The update had repeatedly stymied investigators. At the New York press event two days after Cook’s letter on San Bernardino, the authorities said that they had been locked out of 175 iPhones in cases they were pursuing. For more than a year, law enforcement at the highest levels had been pressuring Apple for a solution. “When the FBI filed in San Bernardino, I think many people in the public perceived that as the beginning of something,” said Sewell. “Whereas in reality, it was a long point leading up to that, with a lot of activity that preceded the actual decision by [FBI director James] Comey to file.”
Sewell explained that he, Cook, and other members of Apple’s legal team had been meeting regularly with heads of the FBI, the Justice Department, and the attorney general in both Washington and Cupertino. Cook, Sewell, and others had met not only with James Comey, but also with Attorney General Eric Holder, Attorney General Loretta Lynch, FBI director Bob Mueller (Comey’s predecessor), and Deputy Attorney General Sally Yates.
Cook and Sewell met with Eric Holder and Jim Cole, then the deputy attorney general, in late 2014, and FBI agents told them they were “interested in getting access to phones on a mass basis.” This was way before the attack in San Bernardino, and Apple made it clear from the start that they were not going to grant the FBI access to hack into Apple users’ phones. Cook and Sewell told Holder and Cole that they “didn’t think that that was an appropriate request to be made of a company that has as its primary concern the protection of all citizens.” They had a similar conversation with Lynch and Yates.

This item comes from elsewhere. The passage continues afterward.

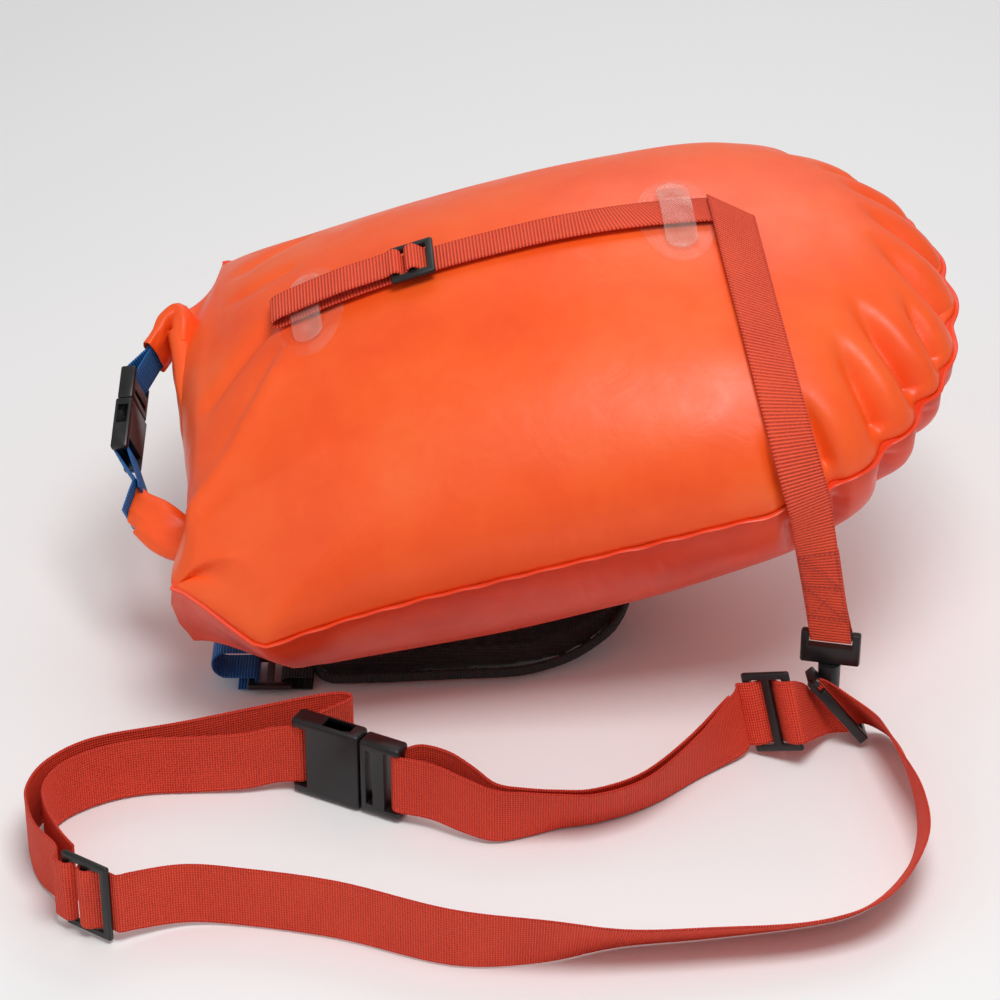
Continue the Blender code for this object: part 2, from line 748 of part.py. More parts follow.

Sewell said that during the discussions, it was clear that some law enforcement officials weren’t convinced by the broader social issues. Some were intellectually sympathetic to their position, but as officers of the law, they insisted they needed access to pursue cases. But Sewell said Cook stuck to his position that security and privacy was a cornerstone. Cook was adamant that any attempt to bypass security would be very dangerous. Once a backdoor had been created, it could easily be leaked, stolen, or abused.